- Chilteh-ye Dudera Location within Iran
- Coordinates: 31°20′35″N 50°51′47″E﻿ / ﻿31.34306°N 50.86306°E
- Country: Iran
- Province: Chaharmahal and Bakhtiari
- County: Lordegan
- District: Rudasht
- Rural District: Dudera

Population (2016)
- • Total: 273
- Time zone: UTC+3:30 (IRST)

= Chilteh-ye Dudera =

Village in Chaharmahal and Bakhtiari province, Iran

Chilteh-ye Dudera (چيلته دودرا) (Note: Also romanized as Chīlteh-ye Dūderā’; also known as Chīlteh) is a village in Dudera Rural District of Rudasht District (Note: Formerly Talayeh District) in Lordegan County, Chaharmahal and Bakhtiari province, Iran.

==Demographics==
===Ethnicity===
The village is populated by Lurs.

===Population===
At the time of the 2006 National Census, the village's population was 392 in 79 households, when it was in Sardasht Rural District of the Central District. The following census in 2011 counted 224 people in 45 households.
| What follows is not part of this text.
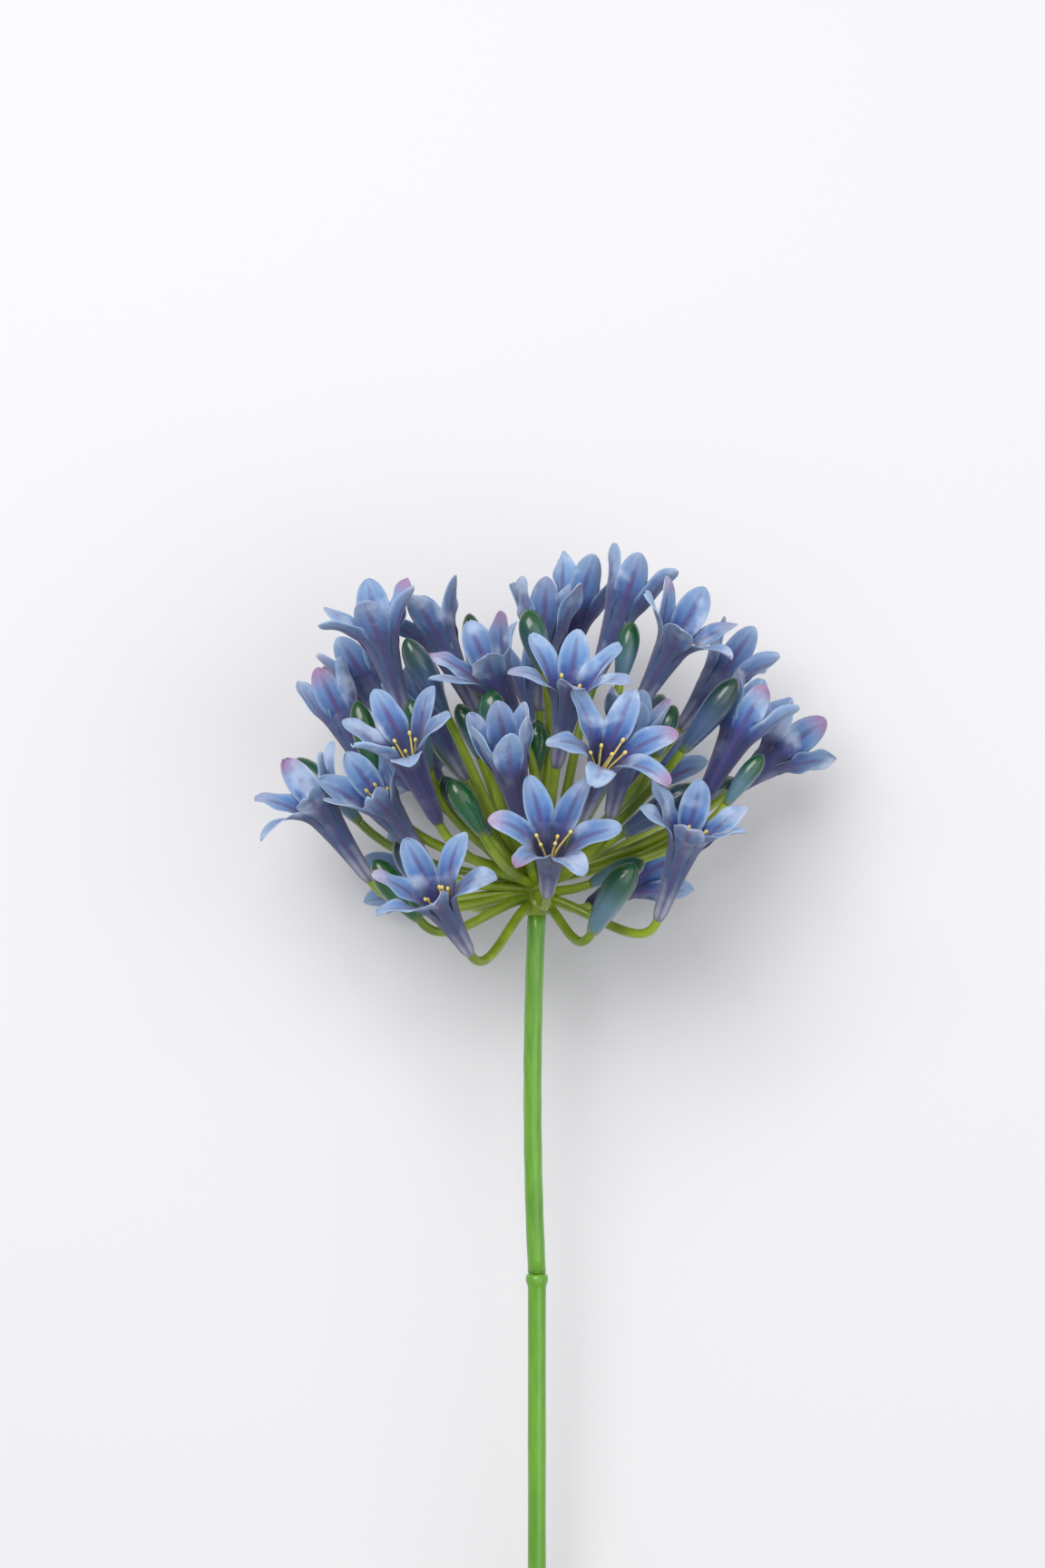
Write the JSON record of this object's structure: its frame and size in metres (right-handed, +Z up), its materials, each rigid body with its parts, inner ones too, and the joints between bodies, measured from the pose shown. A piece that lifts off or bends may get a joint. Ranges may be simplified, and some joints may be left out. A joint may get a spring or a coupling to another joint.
{
  "type": "artificial agapanthus flower stem",
  "caption": "Artificial blue agapanthus: an umbel of pressed fabric florets and glossy buds on a cut plastic stem, lying down.",
  "frame": {"origin": "centre of the bounding box on the surface that the flower lies on", "axes": "+Y along the stem towards the flower head, +Z up from the surface"},
  "size_m": [0.1884, 0.5024, 0.1325],
  "materials": {
    "stem_plastic": "gloss",
    "hub_plastic": "gloss",
    "bud_plastic": "gloss",
    "petal_fabric": "printed woven",
    "stamen_plastic": "satin"
  },
  "bodies": {
    "root": {"stem_upper": "stem_plastic", "stem_lower": "stem_plastic", "hub_and_pedicels": "hub_plastic", "floret_01": "petal_fabric", "floret_02": "petal_fabric", "floret_03": "petal_fabric", "floret_04": "petal_fabric", "floret_05": "petal_fabric", "floret_06": "petal_fabric", "floret_07": "petal_fabric", "floret_08": "petal_fabric", "floret_09": "petal_fabric", "floret_10": "petal_fabric", "floret_11": "petal_fabric", "floret_12": "petal_fabric", "floret_13": "petal_fabric", "floret_14": "petal_fabric", "floret_15": "petal_fabric", "floret_16": "petal_fabric", "floret_17": "petal_fabric", "floret_18": "petal_fabric", "floret_19": "petal_fabric", "floret_20": "petal_fabric", "floret_21": "petal_fabric", "floret_22": "petal_fabric", "floret_23": "petal_fabric", "floret_24": "petal_fabric", "floret_25": "petal_fabric", "floret_26": "petal_fabric", "floret_27": "petal_fabric", "floret_28": "petal_fabric", "bud_01": "bud_plastic", "bud_02": "bud_plastic", "bud_03": "bud_plastic", "bud_04": "bud_plastic", "bud_05": "bud_plastic", "bud_06": "bud_plastic", "bud_07": "bud_plastic", "bud_08": "bud_plastic", "bud_09": "bud_plastic", "bud_10": "bud_plastic", "bud_11": "bud_plastic", "bud_12": "bud_plastic", "bud_13": "bud_plastic", "bud_14": "bud_plastic", "bud_15": "bud_plastic", "bud_16": "bud_plastic", "bud_17": "bud_plastic", "bud_18": "bud_plastic", "bud_19": "bud_plastic", "bud_20": "bud_plastic", "bud_21": "bud_plastic", "bud_22": "bud_plastic", "bud_23": "bud_plastic", "bud_24": "bud_plastic", "bud_25": "bud_plastic"}
  },
  "joints": []
}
The 2016 census measured the population of the village as 273 people in 58 households, by which time the rural district had been separated from the district in the formation of Talayeh District. (Note: Renamed Rudasht District) Chilteh-ye Dudera was transferred to Dudera Rural District created in the new district.